The estate vineyard is situated midway between San Francisco and Los Angeles, on California’s Central Coast, in the county of San Luis Obispo [Saint Louis the Baptist, in Spanish]. SLO county, as locals refer to it, contains three official American Viticultural Areas (AVAs), the coolest of which is Edna Valley, where Pacific fog and breezes keep temperatures reliably moderate year-round. Although Edna Valley is best known for sprawling vineyards of Chardonnay and Pinot Noir, much of it made inexpensively to satisfy America’s craving for these wines, Alban gambled on it in 1990, when he first put it under crop.

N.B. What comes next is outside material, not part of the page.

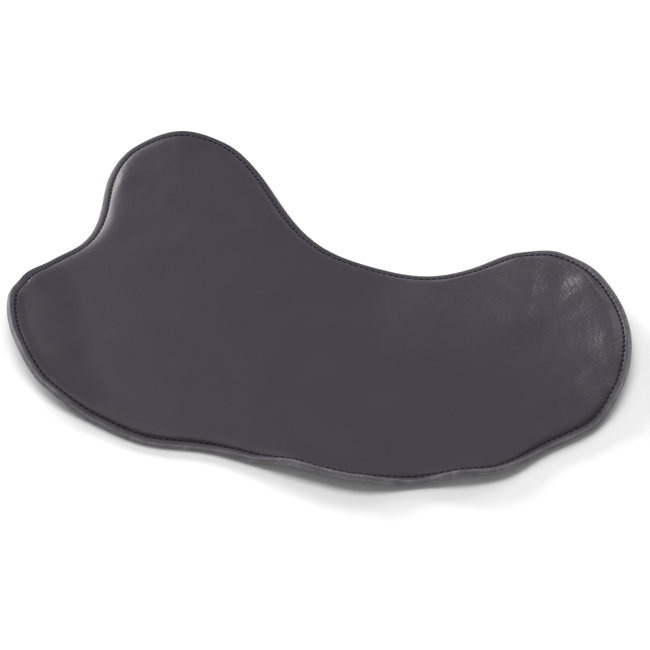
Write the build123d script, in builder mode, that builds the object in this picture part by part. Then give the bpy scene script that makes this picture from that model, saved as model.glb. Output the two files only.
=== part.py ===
"""A free-form leather valet tray: two plies of leather sewn round a thin formable core.

The tray lies on the table with its rim curled up by hand at the two ends and along the front.
Millimetres; +X is to the right, +Y to the back and +Z up. The origin is on the table, under the
middle of the outline.
"""

from build123d import *
import math
import os

# ---- Driving dimensions -------------------------------------------------------------------------
tray_width = 236.0  # left to right
tray_depth = 203.0  # front to back
leather = 1.3  # one ply
core_sheet = 1.2  # the formable sheet between the plies
cement = 0.1  # film of cement between two layers
seam_inset = 2.6  # from the cut edge to the line of stitches
crown_inset = 4.6  # from the cut edge to where the top leather steps up over the core
core_inset = 6.2  # from the cut edge to the edge of the core
core_clearance = 0.3  # round the edge of the core, in its pocket
curl = 1.0  # how far the rim is curled up, as a share of the lifts below
thread = 0.55  # diameter of the sewing thread
stitch_pitch = 2.45  # from one needle hole to the next
stitch_gap = 0.45  # between the ends of two stitches, where the thread goes down
thread_seat = 0.03  # between a stitch and the leather under it

# The rim, clockwise from the left end: where it is, how high it is lifted off the table there,
# and how far in from the edge the lift begins. Drawn for a tray of 236 x 203.
drawn_width, drawn_depth = 236.0, 203.0
rim_stations = [
    (-118, -8, 9.0, 30),  # left end, curled highest
    (-115, 7, 4.5, 27),
    (-104, 22, 0.8, 20),
    (-93, 33, 0.0, 14),  # hollow beside the back lobe
    (-87, 54, 0.0, 12),
    (-85, 75, 0.0, 12),
    (-76, 93, 0.9, 18),
    (-57, 102, 2.3, 25),  # tip of the back lobe
    (-39, 96, 0.9, 18),
    (-26, 80, 0.0, 12),
    (-12, 50, 0.0, 12),
    (3, 29, 0.0, 12),
    (22, 18, 0.0, 12),
    (42, 13, 0.0, 12),  # deepest point of the back edge
    (61, 18, 0.1, 14),
    (79, 26, 1.0, 22),
    (95, 23, 3.3, 36),
    (110, 5, 5.9, 42),
    (118, -27, 6.3, 42),  # right end
    (112, -54, 4.1, 36),
    (100, -72, 1.2, 24),
    (83, -83, 1.0, 16),
    (66, -95, 2.4, 13),
    (52, -98, 3.3, 12),  # short front curl
    (36, -100, 1.0, 12),
    (14, -101, 3.9, 13),  # long front curl
    (-8, -94, 4.0, 13),
    (-25, -88, 1.2, 12),
    (-42, -82, 0.0, 12),
    (-61, -79, 0.0, 12),
    (-82, -68, 0.8, 16),
    (-101, -53, 4.7, 23),
    (-113, -33, 8.5, 29),
]
rim_samples = 720  # points along the rim that the heights are measured from
grid_pitch = 6.0  # of the points that the formed surface is drawn through
grid_margin = 7.0  # how far that surface runs past the outline
base_proud = 0.7  # how far the flat base stands below the rim, so that the lower thread is clear

# ---- Worked out ---------------------------------------------------------------------------------
stretch_x = tray_width / drawn_width
stretch_y = tray_depth / drawn_depth
stations = [
    (x * stretch_x, y * stretch_y, lift * curl, reach * min(stretch_x, stretch_y))
    for x, y, lift, reach in rim_stations
]
bottom_top = base_proud + leather  # the heights of the layers, where the tray is flat
core_bottom = bottom_top + cement
top_bottom = bottom_top + cement
crown_rise = core_sheet + cement
seam_top = top_bottom + leather

os.makedirs("parts", exist_ok=True)

with BuildLine() as rim_line:
    rim = Spline(*[(x, y) for x, y, lift, reach in stations], periodic=True)


def rim_sample(share):
    """The rim's x, y, lift and reach at this share of its parameter, eased between stations."""
    count = len(stations)
    after = next((i for i in range(1, count) if station_shares[i] > share), count)
    first, last = stations[after - 1], stations[after % count]
    start, end = station_shares[after - 1], station_shares[after]
    part = (share - start) / (end - start)
    ease = part * part * (3 - 2 * part)
    place = rim.position_at(share)
    lift = first[2] + (last[2] - first[2]) * ease
    reach = first[3] + (last[3] - first[3]) * ease
    return place.X, place.Y, lift, reach


station_shares = [0.0] + [rim.param_at_point((x, y)) for x, y, lift, reach in stations[1:]] + [1.0]
samples = [rim_sample(i / rim_samples) for i in range(rim_samples)]


def formed_height(x, y):
    """Height of the formed underside over the table at a place in the plan."""
    nearest = min(range(rim_samples), key=lambda i: (samples[i][0] - x) ** 2 + (samples[i][1] - y) ** 2)
    rim_x, rim_y, lift, reach = samples[nearest]
    before, after = samples[nearest - 1], samples[(nearest + 1) % rim_samples]
    along_x, along_y = after[0] - before[0], after[1] - before[1]
    inside = ((x - rim_x) * along_y - (y - rim_y) * along_x) / math.hypot(along_x, along_y)
    inside = max(inside, -grid_margin / 2)
    return lift * (1 - inside / reach) ** 2 if inside < reach else 0.0


def steps(size):
    """Places across the tray, a grid pitch apart, past both sides."""
    half = size / 2 + grid_margin
    count = round(2 * half / grid_pitch)
    return [-half + 2 * half * i / count for i in range(count + 1)]


formed_points = [
    [Vector(x, y, formed_height(x, y)) for y in steps(tray_depth)] for x in steps(tray_width)
]
formed_face = Face.make_surface_from_array_of_points(formed_points, tol=0.01, min_deg=3, max_deg=7)


def inward(station, distance):
    """The place this far inside the rim, straight in from one of its stations."""
    x, y = station[:2]
    tangent = rim.tangent_at(rim.param_at_point((x, y)))
    return x + tangent.Y * distance, y - tangent.X * distance


def layer(low, high, inset):
    """The space from low to high over the formed surface, inside the outline by inset."""
    with BuildPart(mode=Mode.PRIVATE) as space:
        add(Solid.extrude(formed_face.moved(Location((0, 0, low))), Vector(0, 0, high - low)))
        with BuildSketch(Plane.XY.offset(-10)):
            with BuildLine():
                Spline(*[inward(station, inset) for station in stations], periodic=True)
            make_face()
        extrude(amount=60, mode=Mode.INTERSECT)
    return space.part


# ---- Bottom leather: flat under the middle, so that the tray stands firm ------------------------
with BuildPart() as bottom_leather:
    with BuildSketch():
        with BuildLine():
            Spline(*[inward(station, station[3]) for station in stations], periodic=True)
        make_face()
    extrude(amount=leather)
    add(layer(base_proud, bottom_top, 0))
bottom_leather.part.label = "bottom_leather"
export_step(bottom_leather.part, "parts/bottom_leather.step")

# ---- Core: a soft metal sheet that keeps the shape the tray is bent to --------------------------
with BuildPart() as core:
    add(layer(core_bottom, core_bottom + core_sheet, core_inset))
core.part.label = "core"
export_step(core.part, "parts/core.step")

# ---- Top leather: lies on the bottom leather at the rim and steps up over the core --------------
with BuildPart() as top_leather:
    add(layer(top_bottom, top_bottom + leather, 0))
    add(layer(top_bottom + leather / 2, top_bottom + crown_rise + leather, crown_inset))
    add(
        layer(top_bottom - leather / 2, top_bottom + crown_rise, core_inset - core_clearance),
        mode=Mode.SUBTRACT,
    )
top_leather.part.label = "top_leather"
export_step(top_leather.part, "parts/top_leather.step")

# ---- Stitches: one short bar of thread between each two needle holes, above and below -----------
with BuildLine() as seam_line:
    seam = Spline(*[inward(station, seam_inset) for station in stations], periodic=True)
stitch_count = round(seam.length / stitch_pitch)
stitch_length = seam.length / stitch_count - stitch_gap


def seam_planes(face, side):
    """A plane across the thread at the middle of each stitch, seated square on this face."""
    planes = []
    for i in range(stitch_count):
        ends = []
        for share in ((i + 0.25) / stitch_count, (i + 0.75) / stitch_count):
            place = seam.position_at(share, position_mode=PositionMode.PARAMETER)
            tangent = seam.tangent_at(share, position_mode=PositionMode.PARAMETER)
            outer = formed_height(place.X - tangent.Y / 2, place.Y + tangent.X / 2)
            inner = formed_height(place.X + tangent.Y / 2, place.Y - tangent.X / 2)
            seat = (thread / 2 + thread_seat) * math.hypot(1, outer - inner)
            ends.append(Vector(place.X, place.Y, (outer + inner) / 2 + face + side * seat))
        planes.append(Plane(origin=(ends[0] + ends[1]) / 2, z_dir=ends[1] - ends[0]))
    return planes


for name, face, side in (("needle_thread", seam_top, 1), ("bobbin_thread", base_proud, -1)):
    with BuildPart() as stitches:
        with Locations(*seam_planes(face, side)):
            Cylinder(thread / 2, stitch_length)
    stitches.part.label = name
    export_step(stitches.part, f"parts/{name}.step")
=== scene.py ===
# %% [markdown]
# # A free-form leather valet tray
# The real tray is two plies of black leather, sewn together round the edge over a thin formable core,
# and bent by hand so that its rim curls up here and there. It could be modelled as one thick blob with
# a painted seam, but then its edge, its stitches and its underside would all be wrong.
# Here each ply is its own closed panel, and each stitch is its own piece of thread.

# %% Load the frame
import math
import bmesh
import bpy
import numpy as np
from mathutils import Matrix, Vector, geometry, kdtree


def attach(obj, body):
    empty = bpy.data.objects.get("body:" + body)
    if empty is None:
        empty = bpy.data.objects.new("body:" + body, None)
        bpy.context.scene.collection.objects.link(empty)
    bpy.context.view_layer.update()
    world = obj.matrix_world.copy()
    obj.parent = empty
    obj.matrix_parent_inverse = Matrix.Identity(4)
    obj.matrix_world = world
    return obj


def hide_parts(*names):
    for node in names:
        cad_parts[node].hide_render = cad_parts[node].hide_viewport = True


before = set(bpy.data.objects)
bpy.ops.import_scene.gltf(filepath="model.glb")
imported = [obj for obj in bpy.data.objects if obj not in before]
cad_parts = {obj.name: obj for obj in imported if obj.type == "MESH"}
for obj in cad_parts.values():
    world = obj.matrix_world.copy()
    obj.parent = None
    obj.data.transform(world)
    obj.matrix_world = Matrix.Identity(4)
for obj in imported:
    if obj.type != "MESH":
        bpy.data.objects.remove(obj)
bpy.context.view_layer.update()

MM = 0.001

# %% [markdown]
# ## Camera
# The camera stands in front of the tray and looks down at it at 42 degrees. A long lens from a metre
# away keeps the outline nearly as flat as a drawing, which suits a small object on a table.

# %% Camera
CAMERA_ELEVATION = math.radians(42)
CAMERA_DISTANCE = 1.0
CAMERA_LENS = 144.8  # mm, on a 36 mm sensor
camera_target = Vector((0.0025, -0.0125, 0.0))
camera_away = Vector((0, -math.cos(CAMERA_ELEVATION), math.sin(CAMERA_ELEVATION)))
camera_data = bpy.data.cameras.new("camera")
camera_data.lens = CAMERA_LENS
camera_data.sensor_width = 36
camera = bpy.data.objects.new("camera", camera_data)
camera.location = camera_target + camera_away * CAMERA_DISTANCE
camera.rotation_euler = (math.pi / 2 - CAMERA_ELEVATION, 0, 0)
bpy.context.collection.objects.link(camera)
bpy.context.scene.camera = camera

# %% [markdown]
# ## The rim
# The outline has no centre and no symmetry, so it is drawn as a smooth closed curve through a few dozen
# stations, clockwise from the left end. Each station says where the rim is, how far it is lifted there,
# how far in from the edge the lift begins, how much the margin outside the stitches hangs down, or
# turns up where that is negative, and how slack and creased the top leather is inside it.
# These are the CAD model's stations, but for the right end, which is drawn in by 0.4 mm. They are given
# again because the frame holds only finished meshes, and a smooth surface is easier to make from the
# rule than from its facets.

# %% Rim stations
RIM = [  # x, y, lift, reach and droop, mm, and slack, from 0 to 1
    (-118, -8, 9.0, 30, 0.0, 0.1),  # left end, curled highest
    (-115, 7, 4.5, 27, 0.1, 0.1),
    (-104, 22, 0.8, 20, 0.4, 0.0),
    (-93, 33, 0.0, 14, 0.6, 0.0),  # hollow beside the back lobe
    (-87, 54, 0.0, 12, 0.7, 0.1),
    (-85, 75, 0.0, 12, 0.7, 0.2),
    (-76, 93, 0.9, 18, 0.6, 0.2),
    (-57, 102, 2.3, 25, 0.2, 0.1),  # tip of the back lobe
    (-39, 96, 0.9, 18, 0.6, 0.0),
    (-26, 80, 0.0, 12, 0.7, 0.0),
    (-12, 50, 0.0, 12, 0.7, 0.0),
    (3, 29, 0.0, 12, 0.7, 0.0),
    (22, 18, 0.0, 12, 0.7, 0.0),
    (42, 13, 0.0, 12, 0.7, 0.5),  # deepest point of the back edge
    (61, 18, 0.1, 14, 0.6, 0.8),
    (79, 26, 1.0, 22, 0.5, 1.0),
    (95, 23, 3.3, 36, 0.2, 1.0),
    (110, 5, 5.9, 42, 0.0, 1.0),
    (117.6, -27, 6.3, 42, 0.0, 0.8),  # right end
    (112, -54, 4.1, 36, 0.0, 0.5),
    (100, -72, 1.2, 24, 0.2, 0.2),
    (83, -83, 1.0, 16, 0.2, 0.0),
    (66, -95, 2.4, 13, -0.2, 0.0),
    (52, -98, 3.3, 12, -0.4, 0.0),  # short front curl
    (36, -100, 1.0, 12, 0.0, 0.0),
    (14, -101, 3.9, 13, -0.6, 0.0),  # long front curl
    (-8, -94, 4.0, 13, -0.6, 0.0),
    (-25, -88, 1.2, 12, 0.2, 0.0),
    (-42, -82, 0.0, 12, 0.5, 0.0),
    (-61, -79, 0.0, 12, 0.5, 0.0),
    (-82, -68, 0.8, 16, 0.5, 0.0),
    (-101, -53, 4.7, 23, 0.1, 0.0),
    (-113, -33, 8.5, 29, 0.0, 0.1),
]
SLACK_REACH = 62  # how far in from a slack rim the creases die out
SLACK_FULL = 8  # and how far in they are still at their full depth
SEAM_INSET = 2.6  # from the cut edge to the stitches
STITCH_PITCH = 2.45
STITCH_LENGTH = 1.85  # of it, what shows between the needle holes
THREAD = 0.58  # diameter
SEGMENTS_PER_STITCH = 5  # of the leather's mesh, so that a needle hole falls on a vertex
stations = np.array(RIM, float)
print(len(stations), "stations")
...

He planted Syrah, Roussanne and Viognier that year, followed the next year by Grenache. Alban’s love of wine was not sui generis but was generated in his parent’s home. “My Dad [still a practicing physician at the age of 85] likes wine. He would get gifts, wines from all over the world, so we drank them.” Thus exposed to wine at an early age, Alban began honing his preferences in graduate school, first at Fresno State University and, later, at the University of California, Davis (U.C. Davis), where he took his Master’s Degree in enology. “I concluded that Rhône varieties were best, and especially Viognier,” he says. “I was just totally smitten by Viognier. And from there, this whole Rhône thing grew.” After a stint traveling in the Rhône Valley, Alban returned to California, got his hands on some rootstock, and decided to plant a vineyard and start a winery. But where?

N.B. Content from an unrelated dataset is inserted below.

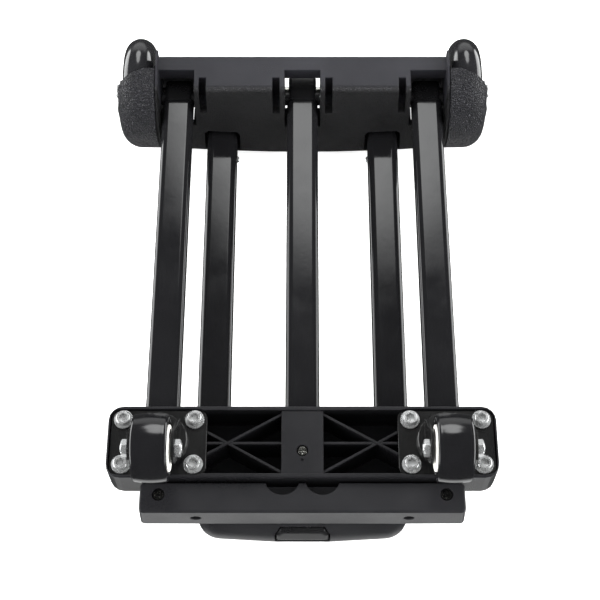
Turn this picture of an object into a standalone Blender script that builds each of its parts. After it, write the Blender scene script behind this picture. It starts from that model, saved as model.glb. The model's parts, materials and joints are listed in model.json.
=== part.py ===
"""Folding equipment cart, folded flat and lying on its back, casters up.

Units are metres with +Z up. X runs across the cart and Y along it, with the big wheels at the far end.
The handle frame lies lowest, and the load platform lies folded over it. The two swivel casters stand on
top of the platform's near end.
"""
import math
import bpy
import bmesh
from mathutils import Matrix, Vector

MM = 0.001

# Clearances
SEAT = 0.3 * MM
RUN = 0.5 * MM

# Crossbar between the big wheels
BAR_HALF = 104.0 * MM
BAR_TOP = 72.0 * MM
BAR_BOTTOM = 12.0 * MM
BAR_FAR = 153.5 * MM
BAR_CREST = 122.6 * MM
BAR_CREST_RADIUS = 5.0 * MM
BAR_FOOT = 114.0 * MM
BAR_BOW = 5.0 * MM
BAR_EDGE = 2.5 * MM
BAR_WALL = 3.0 * MM
BAR_COVER = 2.2 * MM
BAR_FLANGE = 1.6 * MM
SOCKET_TOP = 34.0 * MM

# Big wheels at the far end
WHEEL_RADIUS = 38.0 * MM
WHEEL_WIDTH = 23.0 * MM
WHEEL_STANDOFF = 13.5 * MM
WHEEL_X = BAR_HALF + WHEEL_STANDOFF
TREAD_BULGE = 11.0 * MM
HUB_RADIUS = 23.0 * MM
HUB_WIDTH = 20.0 * MM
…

“Back then, everybody always talked about how hot the Rhône Valley is. Well, I got 40 years of climate data, did the number crunching, and lo and behold, the northern Rhône turns out to be a Region 1” on the U.C. Davis climate scale, the coolest climate in which grapegrowing is feasible. He earlier had looked into Paso Robles, also in San Luis Obispo County, but inland, where the summer temperatures are scorching, but had concluded that it was too hot to grow Rhône varieties there. The climate in Edna Valley was perfect.

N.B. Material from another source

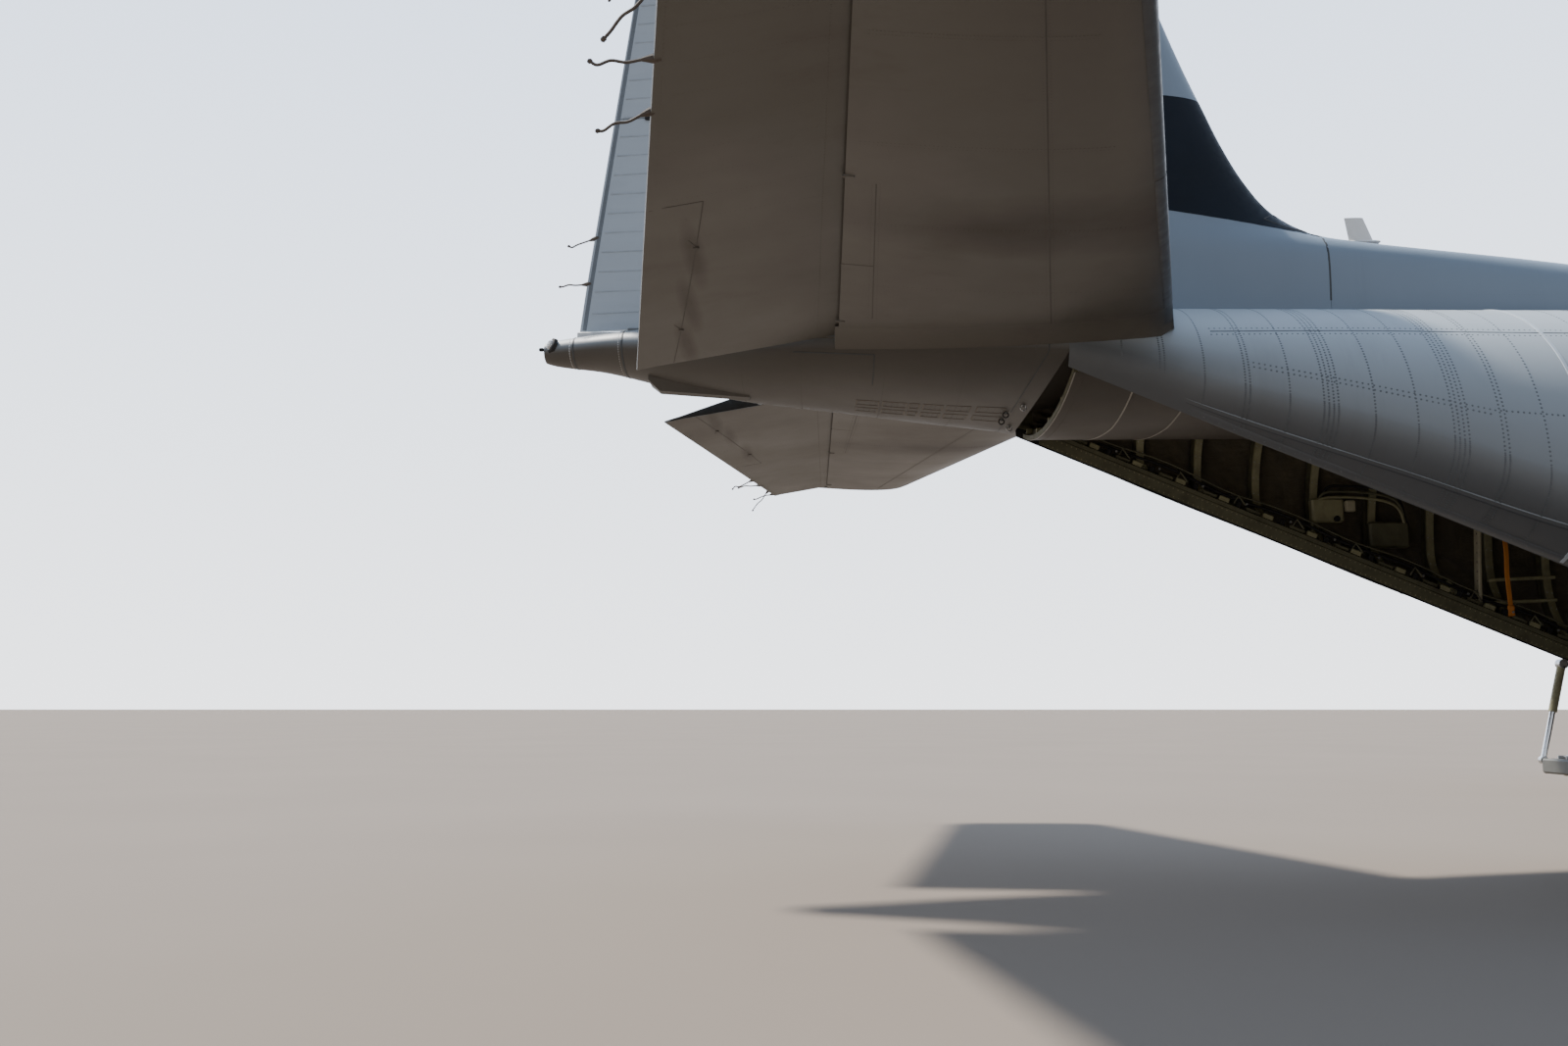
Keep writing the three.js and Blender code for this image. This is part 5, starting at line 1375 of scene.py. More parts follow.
def quilt_panel(piece, x0, x1, angle0, angle1, seed):
    """One insulation blanket between two frames: puffed between tufts, pulled in at its sewn edges."""
    rows, cols = 15, 33
    chance = random.Random(seed)
    lumps = [(chance.uniform(0, 6), chance.uniform(0.5, 1.6), chance.uniform(2, 5)) for _ in range(4)]
    outer, inner = [], []
    for r in range(rows):
        u = r / (rows - 1)
        x = mix(x0, x1, u)
        front, back = [], []
        for c in range(cols):
            v = c / (cols - 1)
            angle = mix(angle0, angle1, v)
            edge = min(u, 1 - u, v * 4, (1 - v) * 4)
            puff = min(1, edge * 9) ** 0.5
            tufts = 0.5 + 0.5 * abs(sin(pi * u * 2)) * abs(sin(pi * v * 5)) ** 0.5
            wrinkle = sum(sin(p + k * 6.3 * u + w * 6.3 * v) for p, k, w in lumps) * 0.0075
            depth = 0.008 + (0.05 * tufts + wrinkle) * puff
            front.append(hull_point(x, angle, -WALL - depth))
            back.append(hull_point(x, angle, -WALL - 0.003))
        outer.append(back)
        inner.append(front)
    piece.plate(outer, inner, "quilt", "quilt", "quilt")


def build_quilts():
    for side, name in SIDES:
        piece = Piece(f"wall_blankets_{name}")
        stops = [-9.95, *BAY_FRAMES, -1.5]
        for i in range(len(stops) - 1):
            x0, x1 = stops[i] + 0.05, stops[i + 1] - 0.05
            low = max(sill_angle(x0), sill_angle(x1)) + 0.13
            for k in range(2):
                a0, a1 = mix(low, pi / 2, k / 2) + 0.012, mix(low, pi / 2, (k + 1) / 2) - 0.012
                turn = (a0, a1) if side > 0 else (pi - a0, pi - a1)
                quilt_panel(piece, x0, x1, *turn, 17 * i + k + 101 * (side > 0))
        made = piece.make("airframe", "interior_paint", angle=60)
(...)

It wasn’t long before critics discovered Alban’s wines, despite his penchant for keeping a low profile. [To this day, his website, www.albanvineyards.com, is decidedly minimalist.] In fact, he never sends wines to critics, including me, for review. They either must purchase them–no mean feat, considering the prices–or travel to him in Edna Valley, a bit off the beaten path. Although the estate vineyard is a single property, Alban has divided it into separately named blocks, based on soil type and exposure; the varieties planted are matched to their sites. For example, while “Seymour’s” and “Reva’s” blocks both contain Syrah, Alban prefers Seymour’s. “It’s a more compelling wine, because of the soil type and the exposition. The chalk and chert [of Seymour’s], combined with the very steep hillside and the wind, cause for a very dwarfed, devigorated vine, with a lot less fruit and a much smaller cluster.” A visit to the vineyard visually confirms this. The intensity of Seymour’s is always noted by critics, although Reva’s is seldom far behind.
The wines always will be intense: that is a factor of the Edna’s Valley’s terroir and the low-yields of the vineyard. John Alban’s personal approach to his wines is, however, subtlely changing, as he seeks something beyond power to mark them. “When I started, I was a young man, and when we’re younger, we often feel the need to do more to be noticed. You wonder, if you speak softly, will anyone listen to you? Subtlety is not perceived.” Now, he is attempting to change his approach, “to produce wines that may not be as forward, but hopefully, one experiences them as more complex.”
Alban certainly must be given historical credit for being one of the pioneers of Rhône varieties in California. His website, and the back label on every bottle, says “Alban is the first American winery and vineyard established exclusively for Rhône varieties,” a factual statement. He was, of course, not alone: Randall Grahm, Joseph Phelps, Gary Eberle, Bill Smith and others were also exploring the possibilities of [mainly] Syrah. But Alban, with his friend Mat Garretson, was one of the formative minds behind Hospice du Rhône, California’s premier event dedicated to the wines of the Rhône, held annually in Paso Robles. Although these wines have not been fully embraced by a public reluctant to move beyond Cabernet Sauvignont and Chardonnay, critics have applauded them, and the segment of the consuming public that does appreciate them is fanatical. This is something Alban takes some pride in. “Very few things in wine spark a renaissance or a revolution; the industry doesn’t change that fast,” he says. “But the Rhône thing is unbelievable. It really is remarkable what’s come of it since we stated Hospice du Rhône. The first one  was only 22 people. Now, it’s thousands of people, from all over the world, and the most celebrated producers, pouring fantastic wines.” That includes, obviously, John Alban.
Yet for all his success, this driven winemaker is determined to keep pushing the quality envelope. “Years ago, I read an article that said, ‘Young California winemakers finding their way.’ I thought, “Someday it will be ‘Ancient California winemakers stlll finding their way.’ Because I don’t care if you’ve been making wine in the Rhône Valley for 600 years, or in California for ten years. If you don’t wake up every day thinking you can do something better, then what’s the point?”